EXERCISE TASK:
Each line of the material below should be reproduced exactly.

TASK INPUTS:
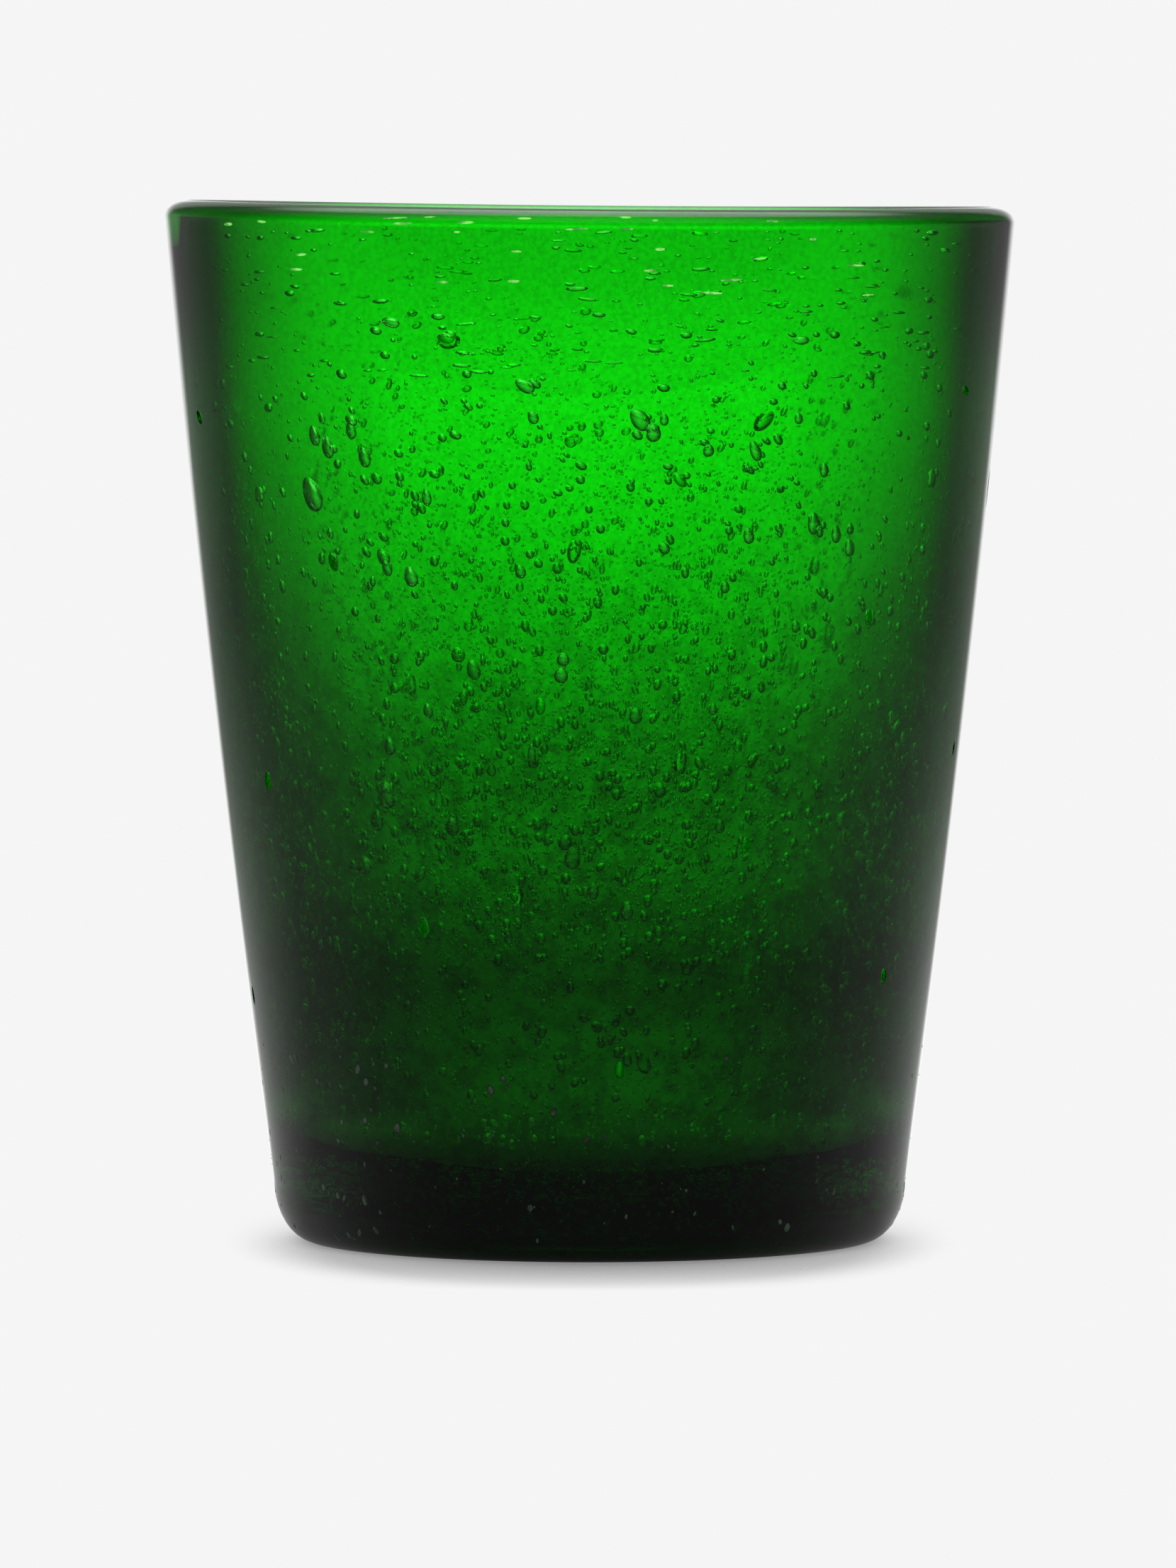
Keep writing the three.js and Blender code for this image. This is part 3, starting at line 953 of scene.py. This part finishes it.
def trapped_bubbles(dice):
    """The smaller bubbles, crowd by crowd, each crowd as one piece."""
    air = trapped_air("trapped_air", AIR_BENDING)
    faint_air = trapped_air("faint_air", FAINT_AIR_BENDING)
    speck_glints = painted_glint("painted_speck_glints", *SPECK_GLINT_TINTS)
    bright = painted_glint("painted_dash_glints", *DASH_GLINT_TINTS)
    crowds = (
        ("bubbles_1", air, plain_bubble, scattered(dice, *SMALL)),
        ("bubbles_2", air, plain_bubble, scattered(dice, *FULLER)),
        ("base_bubbles", air, seed_bubble, [base_bubble(dice) for i in range(BASE_COUNT)]),
        ("rim_bubbles", air, plain_bubble, [rim_bubble(dice) for i in range(RIM_COUNT)]),
        ("seeds_1", faint_air, seed_bubble, scattered(dice, *SEEDS)),
        ("seeds_2", faint_air, seed_bubble, scattered(dice, *SEEDS)),
        ("seeds_3", faint_air, seed_bubble, scattered(dice, *FINE_SEEDS)),
        ("blisters", speck_glints, skin_bubble, [blister(dice) for i in range(BLISTER_COUNT)]),
        ("rim_dashes", bright, skin_bubble, [rim_dash(dice, *shape) for shape in RIM_DASHES]),
    )
    for name, air_finish, shape, places in crowds:
        crowd = bmesh.new()
        add_bubbles(crowd, places, shape, inward=False)
        yield piece_of(crowd, name, air_finish)


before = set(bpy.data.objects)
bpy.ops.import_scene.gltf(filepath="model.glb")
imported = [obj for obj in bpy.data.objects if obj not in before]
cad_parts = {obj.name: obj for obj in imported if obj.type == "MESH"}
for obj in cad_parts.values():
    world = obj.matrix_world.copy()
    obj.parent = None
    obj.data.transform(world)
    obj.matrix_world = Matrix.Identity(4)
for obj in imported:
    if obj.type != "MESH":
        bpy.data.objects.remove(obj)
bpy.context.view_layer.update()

scene = bpy.context.scene
scene.view_settings.view_transform = "Standard"
scene.cycles.max_bounces = LIGHT_BOUNCES
scene.cycles.transmission_bounces = LIGHT_BOUNCES
scene.cycles.glossy_bounces = MIRROR_BOUNCES

studio_camera()
studio_world()
studio_floor()

dice = random.Random(DICE_SEED)
glass = blown_glass(dice)
for bubbles in trapped_bubbles(dice):
    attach(bubbles, "root")
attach(glass, "root")
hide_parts("glass_body")
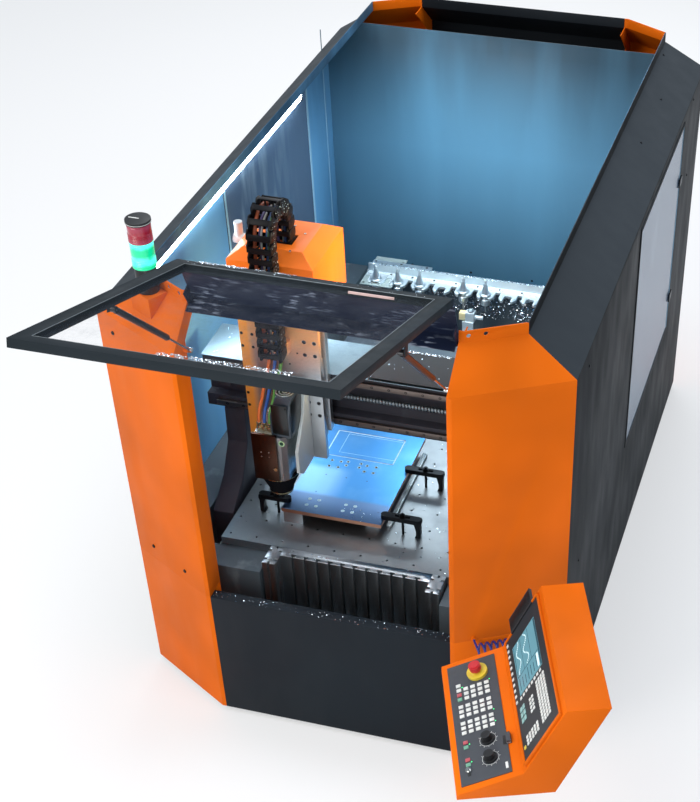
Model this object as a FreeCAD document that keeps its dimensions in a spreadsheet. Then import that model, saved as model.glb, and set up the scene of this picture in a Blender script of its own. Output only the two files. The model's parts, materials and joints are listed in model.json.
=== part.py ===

CORRECT OUTPUT:
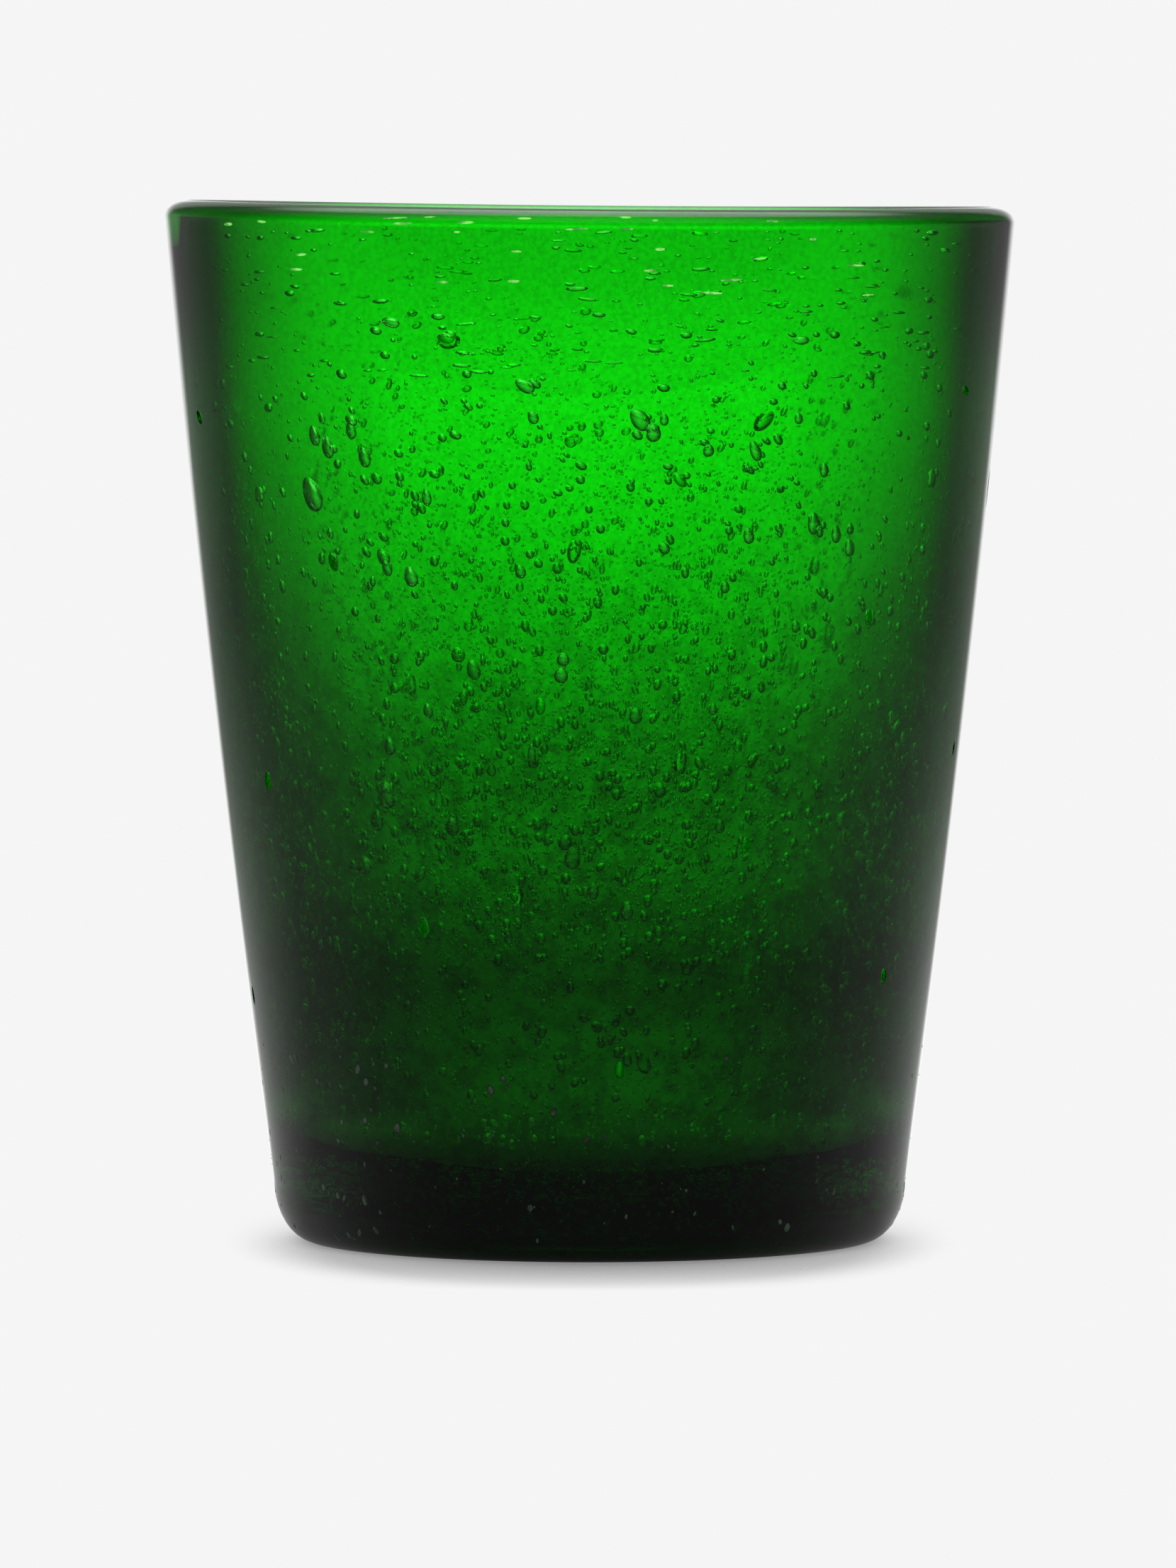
Keep writing the three.js and Blender code for this image. This is part 3, starting at line 953 of scene.py. This part finishes it.
def trapped_bubbles(dice):
    """The smaller bubbles, crowd by crowd, each crowd as one piece."""
    air = trapped_air("trapped_air", AIR_BENDING)
    faint_air = trapped_air("faint_air", FAINT_AIR_BENDING)
    speck_glints = painted_glint("painted_speck_glints", *SPECK_GLINT_TINTS)
    bright = painted_glint("painted_dash_glints", *DASH_GLINT_TINTS)
    crowds = (
        ("bubbles_1", air, plain_bubble, scattered(dice, *SMALL)),
        ("bubbles_2", air, plain_bubble, scattered(dice, *FULLER)),
        ("base_bubbles", air, seed_bubble, [base_bubble(dice) for i in range(BASE_COUNT)]),
        ("rim_bubbles", air, plain_bubble, [rim_bubble(dice) for i in range(RIM_COUNT)]),
        ("seeds_1", faint_air, seed_bubble, scattered(dice, *SEEDS)),
        ("seeds_2", faint_air, seed_bubble, scattered(dice, *SEEDS)),
        ("seeds_3", faint_air, seed_bubble, scattered(dice, *FINE_SEEDS)),
        ("blisters", speck_glints, skin_bubble, [blister(dice) for i in range(BLISTER_COUNT)]),
        ("rim_dashes", bright, skin_bubble, [rim_dash(dice, *shape) for shape in RIM_DASHES]),
    )
    for name, air_finish, shape, places in crowds:
        crowd = bmesh.new()
        add_bubbles(crowd, places, shape, inward=False)
        yield piece_of(crowd, name, air_finish)


before = set(bpy.data.objects)
bpy.ops.import_scene.gltf(filepath="model.glb")
imported = [obj for obj in bpy.data.objects if obj not in before]
cad_parts = {obj.name: obj for obj in imported if obj.type == "MESH"}
for obj in cad_parts.values():
    world = obj.matrix_world.copy()
    obj.parent = None
    obj.data.transform(world)
    obj.matrix_world = Matrix.Identity(4)
for obj in imported:
    if obj.type != "MESH":
        bpy.data.objects.remove(obj)
bpy.context.view_layer.update()

scene = bpy.context.scene
scene.view_settings.view_transform = "Standard"
scene.cycles.max_bounces = LIGHT_BOUNCES
scene.cycles.transmission_bounces = LIGHT_BOUNCES
scene.cycles.glossy_bounces = MIRROR_BOUNCES

studio_camera()
studio_world()
studio_floor()

dice = random.Random(DICE_SEED)
glass = blown_glass(dice)
for bubbles in trapped_bubbles(dice):
    attach(bubbles, "root")
attach(glass, "root")
hide_parts("glass_body")
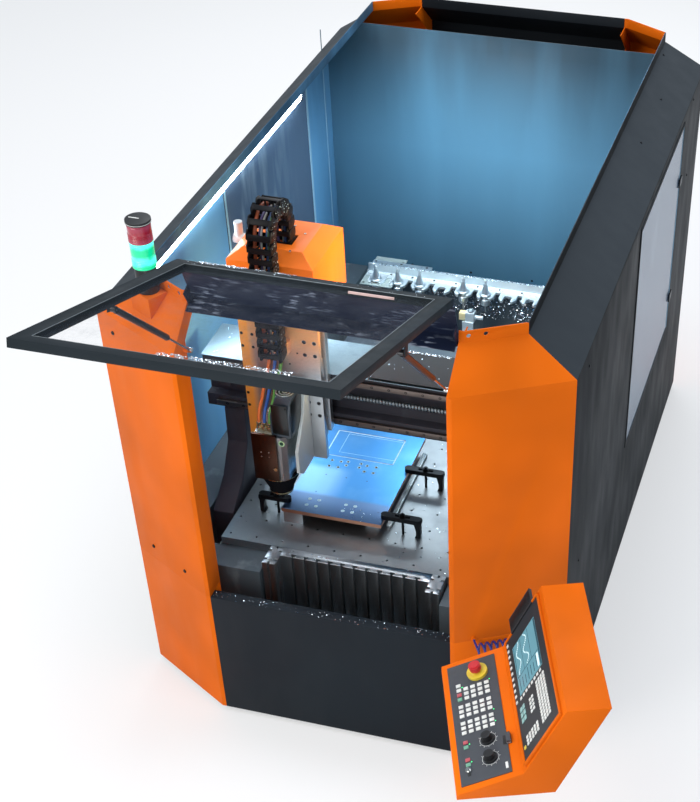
Model this object as a FreeCAD document that keeps its dimensions in a spreadsheet. Then import that model, saved as model.glb, and set up the scene of this picture in a Blender script of its own. Output only the two files. The model's parts, materials and joints are listed in model.json.
=== part.py ===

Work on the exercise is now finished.